- [The task]: Return exactly the lines that run from the beginning through the line containing "rough broken band.", both included, and no others.

- [Given material]:
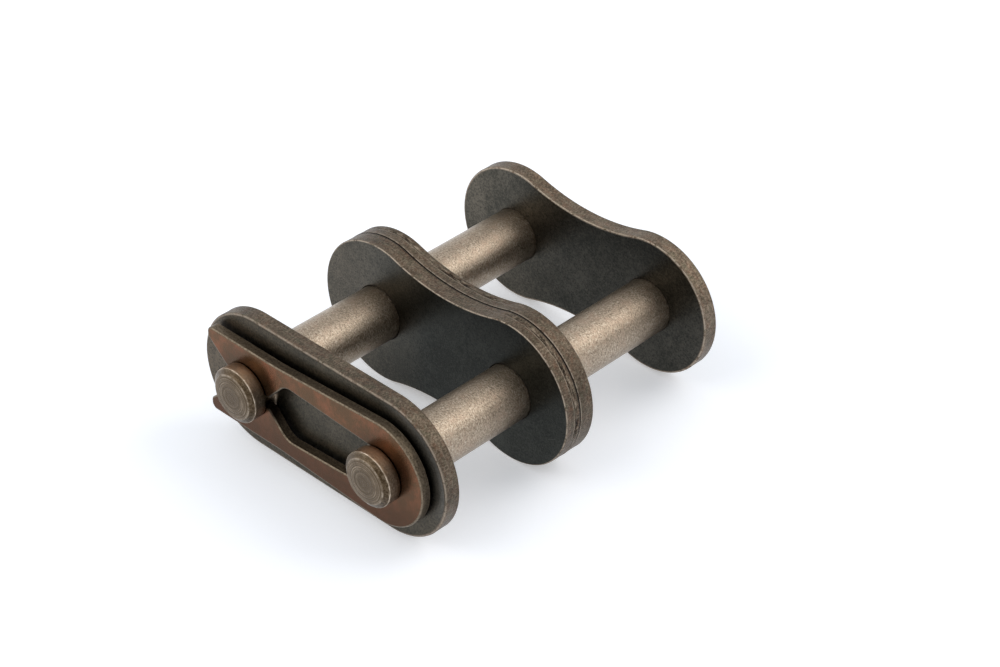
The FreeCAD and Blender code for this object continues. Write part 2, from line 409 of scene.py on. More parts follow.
# Frequencies along the rim and through it, for the fine tears, the grain, the tear line's waves and the
# places where all of them fade
FINE_TEARS = (1.3, 8)
TEAR_GRAIN = (4.5, 9)
LONG_WAVES = (0.8, 0)
SHORT_WAVES = (3.2, 0)
FADING = (0.7, 0)

# The grain's depth and how uneven it is
RIM_GRAIN = 0.011
GRAIN_UNEVEN = 0.8

# The tear line: its width, its waves' height as a share of the thickness, and the share of the short waves
TEAR_WIDTH = 0.05
WAVE_HEIGHT = 0.05
SHORT_WAVE_SHARE = 0.6

# The light ridge before the tear line
RIDGE_AHEAD = 2 * TEAR_WIDTH
RIDGE_WIDTH = 0.04

# The broken band behind the tear line: its width, where it fades out and how light its ridges are
BROKEN_WIDTH = 0.34
BROKEN_FADE = 0.1
BROKEN_RIDGES = 0.8

# Each mark's middle level, then how much the fine tears and the grain change it
TORN_LEVELS = (0.25, 1.8, 0.8)
RIDGE_LEVELS = (-0.2, -2.2, -1.0)

# How clearly the marks show on average, and how much that changes along the rim
SHOWN_LEVEL = 0.8
SHOWN_CHANGE = 1.2

# Away from the stretch where the marks show fully: their share there, and the length of the change
OUTSIDE_SHARE = 0.1
STRETCH_FADE = 2.5


def tear(seed, share, deep, thickness, shown):
    """Marks of blanking: from the front a smooth sheared band, a wavy tear line and a rough broken band.

    share is how far through the thickness the tear line runs, deep how deep the tears are, and shown(x)
    how strongly they show along the plate. The answer is a depth, how torn the metal is and how much a
    ridge catches the light, the last two from 0 to 1.
    """
    def level(levels, fine, grain):
        middle, by_fine, by_grain = levels
        return clamp(middle + by_fine * fine + by_grain * grain)

    def marks(x, y, z):
        fine = wobble(x, y, z, FINE_TEARS, seed)
        grain = wobble(x, y, z, TEAR_GRAIN, seed)
        wave = wobble(x, y, z, LONG_WAVES, seed) + SHORT_WAVE_SHARE * wobble(x, y, z, SHORT_WAVES, seed)
        show = shown(x) * clamp(SHOWN_LEVEL + SHOWN_CHANGE * wobble(x, y, z, FADING, 3 * seed))
        past = y - (share + WAVE_HEIGHT * wave) * thickness
        broken = clamp(past / TEAR_WIDTH) * clamp((BROKEN_WIDTH - past) / BROKEN_FADE)
        torn = show * max(bell(past, TEAR_WIDTH), broken * level(TORN_LEVELS, fine, grain))
        ridges = BROKEN_RIDGES * broken * level(RIDGE_LEVELS, fine, grain)
        ridge = show * max(bell(past + RIDGE_AHEAD, RIDGE_WIDTH), ridges)
        return RIM_GRAIN * (1 + GRAIN_UNEVEN * grain) + deep * torn, torn, ridge
    return marks


def stretch(low, high):
    """Shows blanking marks fully where x is from low to high, and faintly elsewhere."""
    def shown(x):
        inside = clamp(min((x - low) / STRETCH_FADE, (high - x) / STRETCH_FADE))
        return OUTSIDE_SHARE + (1 - OUTSIDE_SHARE) * inside
    return shown


def everywhere(share):
    """Shows blanking marks equally strongly all along a plate."""
    return lambda x: share


# Materials

# Sockets of a colour mix
COLOUR_A = 6
COLOUR_B = 7
COLOUR_OUT = 2


class Nodes:
    """Adds and links the nodes of one tree. A value is a number, a colour or another node's socket."""

    def __init__(self, tree):
        self.tree = tree

    def add(self, kind, **settings):
        node = self.tree.nodes.new(kind)
        for key, value in settings.items():
            setattr(node, key, value)
        return node

    def feed(self, socket, value):
        if isinstance(value, bpy.types.NodeSocket):
            self.tree.links.new(value, socket)
        else:
            socket.default_value = value

    def span(self, value, low, high, to_low=0.0, to_high=1.0, **settings):
        """Value from low..high turned into to_low..to_high, and held there."""
        node = self.add("ShaderNodeMapRange", **settings)
        sockets = ("Value", "From Min", "From Max", "To Min", "To Max")
        for socket, v in zip(sockets, (value, low, high, to_low, to_high)):
            self.feed(node.inputs[socket], v)
        return node.outputs["Result"]

    def math(self, operation, a, b):
        node = self.add("ShaderNodeMath", operation=operation)
        self.feed(node.inputs[0], a)
        self.feed(node.inputs[1], b)
        return node.outputs["Value"]

    def plus(self, a, b):
        return self.math("ADD", a, b)

    def times(self, a, b):
        return self.math("MULTIPLY", a, b)

    def mix(self, factor, a, b):
        """Colour a where factor is 0, colour b where it is 1."""
        node = self.add("ShaderNodeMix", data_type="RGBA")
        self.feed(node.inputs["Factor"], factor)
        for socket, colour in ((COLOUR_A, a), (COLOUR_B, b)):
            linked = isinstance(colour, bpy.types.NodeSocket)
            self.feed(node.inputs[socket], colour if linked else (*colour, 1))
        return node.outputs[COLOUR_OUT]

    def tint(self, colour, by):
        """Colour multiplied by another."""
        node = self.add("ShaderNodeMix", data_type="RGBA", blend_type="MULTIPLY")
        self.feed(node.inputs["Factor"], 1.0)
        self.feed(node.inputs[COLOUR_A], colour)
        self.feed(node.inputs[COLOUR_B], by)
        return node.outputs[COLOUR_OUT]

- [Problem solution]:
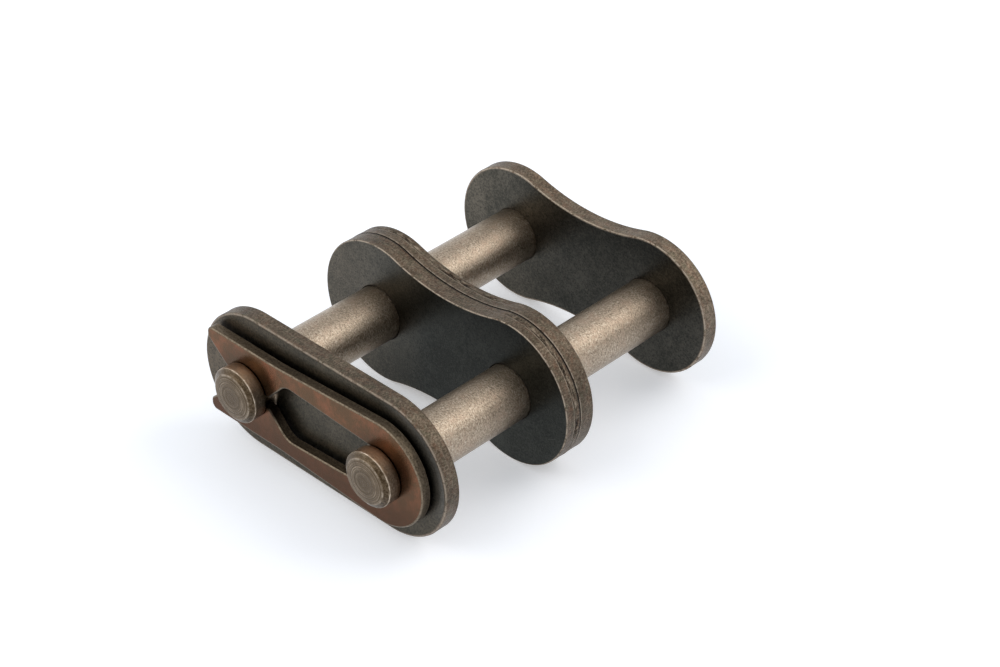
The FreeCAD and Blender code for this object continues. Write part 2, from line 409 of scene.py on. More parts follow.
# Frequencies along the rim and through it, for the fine tears, the grain, the tear line's waves and the
# places where all of them fade
FINE_TEARS = (1.3, 8)
TEAR_GRAIN = (4.5, 9)
LONG_WAVES = (0.8, 0)
SHORT_WAVES = (3.2, 0)
FADING = (0.7, 0)

# The grain's depth and how uneven it is
RIM_GRAIN = 0.011
GRAIN_UNEVEN = 0.8

# The tear line: its width, its waves' height as a share of the thickness, and the share of the short waves
TEAR_WIDTH = 0.05
WAVE_HEIGHT = 0.05
SHORT_WAVE_SHARE = 0.6

# The light ridge before the tear line
RIDGE_AHEAD = 2 * TEAR_WIDTH
RIDGE_WIDTH = 0.04

# The broken band behind the tear line: its width, where it fades out and how light its ridges are
BROKEN_WIDTH = 0.34
BROKEN_FADE = 0.1
BROKEN_RIDGES = 0.8

# Each mark's middle level, then how much the fine tears and the grain change it
TORN_LEVELS = (0.25, 1.8, 0.8)
RIDGE_LEVELS = (-0.2, -2.2, -1.0)

# How clearly the marks show on average, and how much that changes along the rim
SHOWN_LEVEL = 0.8
SHOWN_CHANGE = 1.2

# Away from the stretch where the marks show fully: their share there, and the length of the change
OUTSIDE_SHARE = 0.1
STRETCH_FADE = 2.5


def tear(seed, share, deep, thickness, shown):
    """Marks of blanking: from the front a smooth sheared band, a wavy tear line and a rough broken band.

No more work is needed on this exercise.